__Instructions for the task__
Set down all of the data exactly as it appears.
═══ Data rows ═══
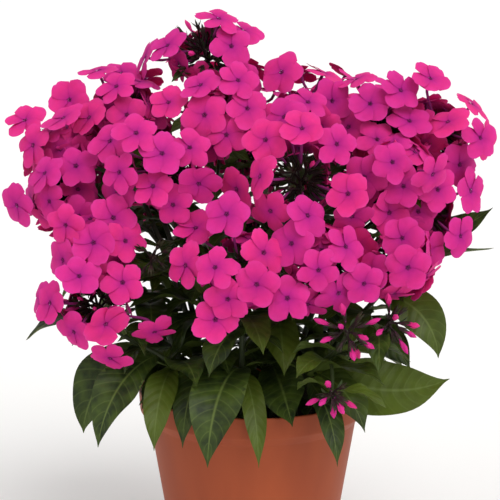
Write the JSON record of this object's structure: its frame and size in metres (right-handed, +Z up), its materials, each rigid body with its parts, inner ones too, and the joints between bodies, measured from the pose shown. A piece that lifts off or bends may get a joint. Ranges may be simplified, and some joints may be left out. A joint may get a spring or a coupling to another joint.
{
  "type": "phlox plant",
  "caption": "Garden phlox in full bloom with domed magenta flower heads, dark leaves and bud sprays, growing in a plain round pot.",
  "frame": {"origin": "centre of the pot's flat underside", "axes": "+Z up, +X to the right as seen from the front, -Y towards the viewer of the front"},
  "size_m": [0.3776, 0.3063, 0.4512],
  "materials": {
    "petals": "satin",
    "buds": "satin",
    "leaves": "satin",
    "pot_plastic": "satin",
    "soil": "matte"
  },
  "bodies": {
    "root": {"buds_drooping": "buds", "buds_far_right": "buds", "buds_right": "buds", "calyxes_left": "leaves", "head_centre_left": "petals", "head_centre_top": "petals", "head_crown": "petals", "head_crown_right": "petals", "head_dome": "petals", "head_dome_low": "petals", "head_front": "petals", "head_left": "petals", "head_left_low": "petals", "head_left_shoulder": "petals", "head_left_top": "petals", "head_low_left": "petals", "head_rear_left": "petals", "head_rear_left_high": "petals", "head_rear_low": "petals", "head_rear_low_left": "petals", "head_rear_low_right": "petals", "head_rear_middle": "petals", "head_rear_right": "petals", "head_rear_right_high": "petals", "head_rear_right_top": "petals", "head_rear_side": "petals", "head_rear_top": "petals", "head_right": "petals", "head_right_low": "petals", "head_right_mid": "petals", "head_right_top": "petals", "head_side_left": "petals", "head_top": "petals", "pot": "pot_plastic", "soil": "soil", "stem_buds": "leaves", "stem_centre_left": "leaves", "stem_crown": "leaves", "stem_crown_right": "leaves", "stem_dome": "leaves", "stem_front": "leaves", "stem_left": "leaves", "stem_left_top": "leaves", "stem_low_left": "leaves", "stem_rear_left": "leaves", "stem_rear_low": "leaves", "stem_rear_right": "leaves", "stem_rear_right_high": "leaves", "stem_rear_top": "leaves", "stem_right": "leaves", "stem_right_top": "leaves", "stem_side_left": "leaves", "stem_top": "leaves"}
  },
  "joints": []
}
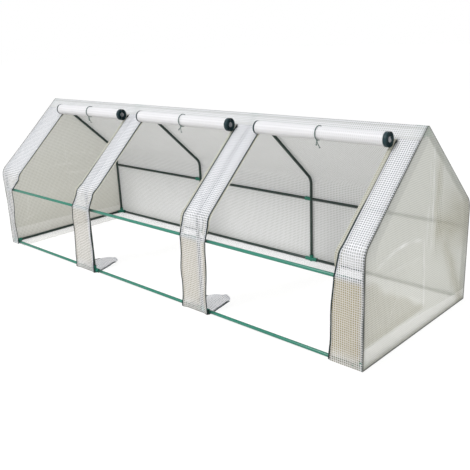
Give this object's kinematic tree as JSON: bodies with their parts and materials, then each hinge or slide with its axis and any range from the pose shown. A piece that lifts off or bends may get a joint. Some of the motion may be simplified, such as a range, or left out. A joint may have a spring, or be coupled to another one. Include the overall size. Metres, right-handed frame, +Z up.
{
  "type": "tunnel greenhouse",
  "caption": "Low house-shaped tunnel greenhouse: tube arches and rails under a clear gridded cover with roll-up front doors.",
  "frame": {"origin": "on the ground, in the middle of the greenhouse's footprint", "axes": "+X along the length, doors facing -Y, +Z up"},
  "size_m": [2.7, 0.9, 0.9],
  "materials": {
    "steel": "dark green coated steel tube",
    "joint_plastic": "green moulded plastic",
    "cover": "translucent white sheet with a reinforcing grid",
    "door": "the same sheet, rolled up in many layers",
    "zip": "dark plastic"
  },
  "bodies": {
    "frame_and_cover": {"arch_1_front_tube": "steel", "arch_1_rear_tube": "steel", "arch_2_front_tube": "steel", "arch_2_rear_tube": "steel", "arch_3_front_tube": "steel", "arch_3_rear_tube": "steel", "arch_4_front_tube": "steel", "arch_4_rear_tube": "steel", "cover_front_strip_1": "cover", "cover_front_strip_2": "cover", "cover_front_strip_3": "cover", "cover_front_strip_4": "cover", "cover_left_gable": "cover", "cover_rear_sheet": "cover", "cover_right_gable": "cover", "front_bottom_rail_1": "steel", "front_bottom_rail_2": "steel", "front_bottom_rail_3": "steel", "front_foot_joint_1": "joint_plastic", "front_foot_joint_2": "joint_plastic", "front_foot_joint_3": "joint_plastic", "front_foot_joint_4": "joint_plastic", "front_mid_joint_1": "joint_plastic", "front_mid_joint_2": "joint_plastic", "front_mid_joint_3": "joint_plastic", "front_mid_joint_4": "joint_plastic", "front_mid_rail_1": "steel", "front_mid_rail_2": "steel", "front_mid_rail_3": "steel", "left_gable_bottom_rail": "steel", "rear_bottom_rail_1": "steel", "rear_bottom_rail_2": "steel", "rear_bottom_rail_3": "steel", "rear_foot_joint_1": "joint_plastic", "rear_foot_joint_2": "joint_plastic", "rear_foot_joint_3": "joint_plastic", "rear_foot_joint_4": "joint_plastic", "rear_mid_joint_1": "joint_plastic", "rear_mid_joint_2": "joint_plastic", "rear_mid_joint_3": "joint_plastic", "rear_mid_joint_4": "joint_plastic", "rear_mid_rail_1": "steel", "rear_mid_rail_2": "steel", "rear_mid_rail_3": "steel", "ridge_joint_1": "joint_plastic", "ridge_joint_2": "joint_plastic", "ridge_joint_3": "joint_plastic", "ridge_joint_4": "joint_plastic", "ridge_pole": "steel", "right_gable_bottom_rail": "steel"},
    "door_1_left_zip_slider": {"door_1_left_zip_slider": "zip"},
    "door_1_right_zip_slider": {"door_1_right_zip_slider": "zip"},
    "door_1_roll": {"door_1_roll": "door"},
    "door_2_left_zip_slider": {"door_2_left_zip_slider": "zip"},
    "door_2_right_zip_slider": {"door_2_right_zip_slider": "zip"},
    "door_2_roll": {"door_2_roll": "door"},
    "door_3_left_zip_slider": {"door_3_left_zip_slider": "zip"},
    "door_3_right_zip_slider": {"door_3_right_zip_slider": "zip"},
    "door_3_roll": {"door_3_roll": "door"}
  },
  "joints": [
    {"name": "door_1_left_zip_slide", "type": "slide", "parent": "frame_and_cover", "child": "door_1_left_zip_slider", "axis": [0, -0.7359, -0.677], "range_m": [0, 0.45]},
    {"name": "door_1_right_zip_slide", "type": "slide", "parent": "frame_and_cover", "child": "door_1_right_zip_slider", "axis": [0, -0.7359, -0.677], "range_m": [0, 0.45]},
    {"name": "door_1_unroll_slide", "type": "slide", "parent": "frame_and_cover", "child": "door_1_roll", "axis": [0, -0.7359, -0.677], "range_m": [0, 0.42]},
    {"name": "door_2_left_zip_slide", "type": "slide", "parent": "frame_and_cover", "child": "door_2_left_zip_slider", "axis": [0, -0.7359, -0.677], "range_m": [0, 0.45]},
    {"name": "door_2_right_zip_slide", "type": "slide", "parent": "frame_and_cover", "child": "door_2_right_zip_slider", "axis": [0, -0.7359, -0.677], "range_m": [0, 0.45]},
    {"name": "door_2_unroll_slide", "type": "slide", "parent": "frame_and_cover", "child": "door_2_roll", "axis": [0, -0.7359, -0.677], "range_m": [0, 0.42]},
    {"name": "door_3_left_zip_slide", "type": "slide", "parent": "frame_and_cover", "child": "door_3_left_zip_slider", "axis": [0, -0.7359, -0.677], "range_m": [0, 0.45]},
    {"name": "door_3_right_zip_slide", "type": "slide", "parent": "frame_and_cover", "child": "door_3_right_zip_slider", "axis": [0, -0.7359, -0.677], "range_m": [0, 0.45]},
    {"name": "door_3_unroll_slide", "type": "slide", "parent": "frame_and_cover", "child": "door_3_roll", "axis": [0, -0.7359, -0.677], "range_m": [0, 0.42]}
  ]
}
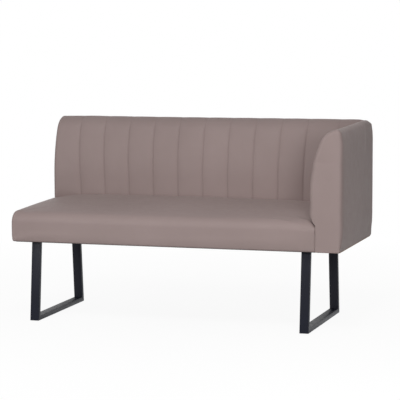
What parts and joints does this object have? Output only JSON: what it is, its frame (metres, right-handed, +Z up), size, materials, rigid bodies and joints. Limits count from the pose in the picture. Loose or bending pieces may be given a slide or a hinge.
═══
__Full response__
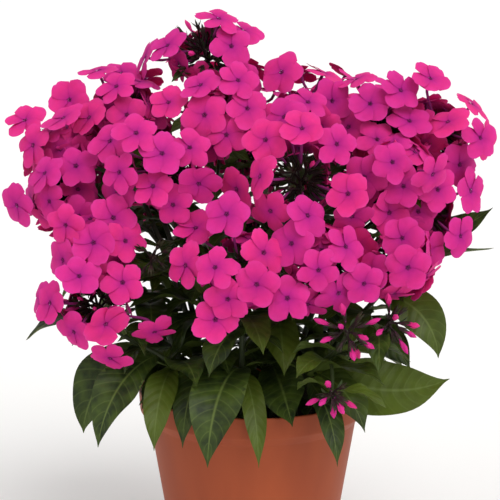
Write the JSON record of this object's structure: its frame and size in metres (right-handed, +Z up), its materials, each rigid body with its parts, inner ones too, and the joints between bodies, measured from the pose shown. A piece that lifts off or bends may get a joint. Ranges may be simplified, and some joints may be left out. A joint may get a spring or a coupling to another joint.
{
  "type": "phlox plant",
  "caption": "Garden phlox in full bloom with domed magenta flower heads, dark leaves and bud sprays, growing in a plain round pot.",
  "frame": {"origin": "centre of the pot's flat underside", "axes": "+Z up, +X to the right as seen from the front, -Y towards the viewer of the front"},
  "size_m": [0.3776, 0.3063, 0.4512],
  "materials": {
    "petals": "satin",
    "buds": "satin",
    "leaves": "satin",
    "pot_plastic": "satin",
    "soil": "matte"
  },
  "bodies": {
    "root": {"buds_drooping": "buds", "buds_far_right": "buds", "buds_right": "buds", "calyxes_left": "leaves", "head_centre_left": "petals", "head_centre_top": "petals", "head_crown": "petals", "head_crown_right": "petals", "head_dome": "petals", "head_dome_low": "petals", "head_front": "petals", "head_left": "petals", "head_left_low": "petals", "head_left_shoulder": "petals", "head_left_top": "petals", "head_low_left": "petals", "head_rear_left": "petals", "head_rear_left_high": "petals", "head_rear_low": "petals", "head_rear_low_left": "petals", "head_rear_low_right": "petals", "head_rear_middle": "petals", "head_rear_right": "petals", "head_rear_right_high": "petals", "head_rear_right_top": "petals", "head_rear_side": "petals", "head_rear_top": "petals", "head_right": "petals", "head_right_low": "petals", "head_right_mid": "petals", "head_right_top": "petals", "head_side_left": "petals", "head_top": "petals", "pot": "pot_plastic", "soil": "soil", "stem_buds": "leaves", "stem_centre_left": "leaves", "stem_crown": "leaves", "stem_crown_right": "leaves", "stem_dome": "leaves", "stem_front": "leaves", "stem_left": "leaves", "stem_left_top": "leaves", "stem_low_left": "leaves", "stem_rear_left": "leaves", "stem_rear_low": "leaves", "stem_rear_right": "leaves", "stem_rear_right_high": "leaves", "stem_rear_top": "leaves", "stem_right": "leaves", "stem_right_top": "leaves", "stem_side_left": "leaves", "stem_top": "leaves"}
  },
  "joints": []
}
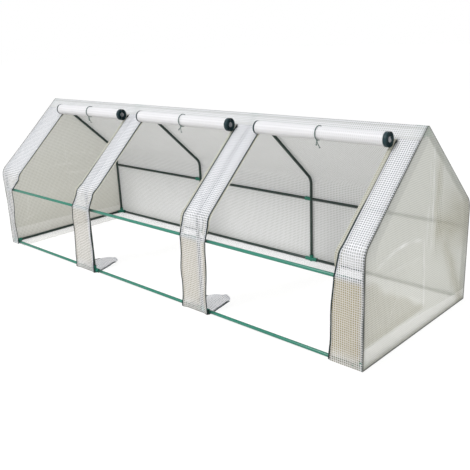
Give this object's kinematic tree as JSON: bodies with their parts and materials, then each hinge or slide with its axis and any range from the pose shown. A piece that lifts off or bends may get a joint. Some of the motion may be simplified, such as a range, or left out. A joint may have a spring, or be coupled to another one. Include the overall size. Metres, right-handed frame, +Z up.
{
  "type": "tunnel greenhouse",
  "caption": "Low house-shaped tunnel greenhouse: tube arches and rails under a clear gridded cover with roll-up front doors.",
  "frame": {"origin": "on the ground, in the middle of the greenhouse's footprint", "axes": "+X along the length, doors facing -Y, +Z up"},
  "size_m": [2.7, 0.9, 0.9],
  "materials": {
    "steel": "dark green coated steel tube",
    "joint_plastic": "green moulded plastic",
    "cover": "translucent white sheet with a reinforcing grid",
    "door": "the same sheet, rolled up in many layers",
    "zip": "dark plastic"
  },
  "bodies": {
    "frame_and_cover": {"arch_1_front_tube": "steel", "arch_1_rear_tube": "steel", "arch_2_front_tube": "steel", "arch_2_rear_tube": "steel", "arch_3_front_tube": "steel", "arch_3_rear_tube": "steel", "arch_4_front_tube": "steel", "arch_4_rear_tube": "steel", "cover_front_strip_1": "cover", "cover_front_strip_2": "cover", "cover_front_strip_3": "cover", "cover_front_strip_4": "cover", "cover_left_gable": "cover", "cover_rear_sheet": "cover", "cover_right_gable": "cover", "front_bottom_rail_1": "steel", "front_bottom_rail_2": "steel", "front_bottom_rail_3": "steel", "front_foot_joint_1": "joint_plastic", "front_foot_joint_2": "joint_plastic", "front_foot_joint_3": "joint_plastic", "front_foot_joint_4": "joint_plastic", "front_mid_joint_1": "joint_plastic", "front_mid_joint_2": "joint_plastic", "front_mid_joint_3": "joint_plastic", "front_mid_joint_4": "joint_plastic", "front_mid_rail_1": "steel", "front_mid_rail_2": "steel", "front_mid_rail_3": "steel", "left_gable_bottom_rail": "steel", "rear_bottom_rail_1": "steel", "rear_bottom_rail_2": "steel", "rear_bottom_rail_3": "steel", "rear_foot_joint_1": "joint_plastic", "rear_foot_joint_2": "joint_plastic", "rear_foot_joint_3": "joint_plastic", "rear_foot_joint_4": "joint_plastic", "rear_mid_joint_1": "joint_plastic", "rear_mid_joint_2": "joint_plastic", "rear_mid_joint_3": "joint_plastic", "rear_mid_joint_4": "joint_plastic", "rear_mid_rail_1": "steel", "rear_mid_rail_2": "steel", "rear_mid_rail_3": "steel", "ridge_joint_1": "joint_plastic", "ridge_joint_2": "joint_plastic", "ridge_joint_3": "joint_plastic", "ridge_joint_4": "joint_plastic", "ridge_pole": "steel", "right_gable_bottom_rail": "steel"},
    "door_1_left_zip_slider": {"door_1_left_zip_slider": "zip"},
    "door_1_right_zip_slider": {"door_1_right_zip_slider": "zip"},
    "door_1_roll": {"door_1_roll": "door"},
    "door_2_left_zip_slider": {"door_2_left_zip_slider": "zip"},
    "door_2_right_zip_slider": {"door_2_right_zip_slider": "zip"},
    "door_2_roll": {"door_2_roll": "door"},
    "door_3_left_zip_slider": {"door_3_left_zip_slider": "zip"},
    "door_3_right_zip_slider": {"door_3_right_zip_slider": "zip"},
    "door_3_roll": {"door_3_roll": "door"}
  },
  "joints": [
    {"name": "door_1_left_zip_slide", "type": "slide", "parent": "frame_and_cover", "child": "door_1_left_zip_slider", "axis": [0, -0.7359, -0.677], "range_m": [0, 0.45]},
    {"name": "door_1_right_zip_slide", "type": "slide", "parent": "frame_and_cover", "child": "door_1_right_zip_slider", "axis": [0, -0.7359, -0.677], "range_m": [0, 0.45]},
    {"name": "door_1_unroll_slide", "type": "slide", "parent": "frame_and_cover", "child": "door_1_roll", "axis": [0, -0.7359, -0.677], "range_m": [0, 0.42]},
    {"name": "door_2_left_zip_slide", "type": "slide", "parent": "frame_and_cover", "child": "door_2_left_zip_slider", "axis": [0, -0.7359, -0.677], "range_m": [0, 0.45]},
    {"name": "door_2_right_zip_slide", "type": "slide", "parent": "frame_and_cover", "child": "door_2_right_zip_slider", "axis": [0, -0.7359, -0.677], "range_m": [0, 0.45]},
    {"name": "door_2_unroll_slide", "type": "slide", "parent": "frame_and_cover", "child": "door_2_roll", "axis": [0, -0.7359, -0.677], "range_m": [0, 0.42]},
    {"name": "door_3_left_zip_slide", "type": "slide", "parent": "frame_and_cover", "child": "door_3_left_zip_slider", "axis": [0, -0.7359, -0.677], "range_m": [0, 0.45]},
    {"name": "door_3_right_zip_slide", "type": "slide", "parent": "frame_and_cover", "child": "door_3_right_zip_slider", "axis": [0, -0.7359, -0.677], "range_m": [0, 0.45]},
    {"name": "door_3_unroll_slide", "type": "slide", "parent": "frame_and_cover", "child": "door_3_roll", "axis": [0, -0.7359, -0.677], "range_m": [0, 0.42]}
  ]
}
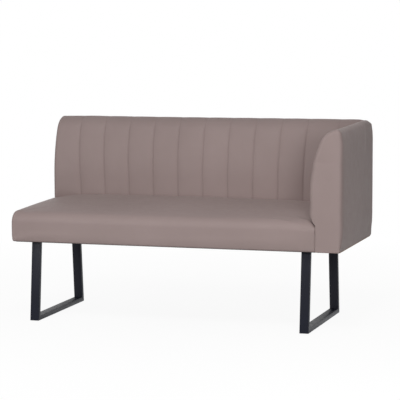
What parts and joints does this object have? Output only JSON: what it is, its frame (metres, right-handed, +Z up), size, materials, rigid bodies and joints. Limits count from the pose in the picture. Loose or bending pieces may be given a slide or a hinge.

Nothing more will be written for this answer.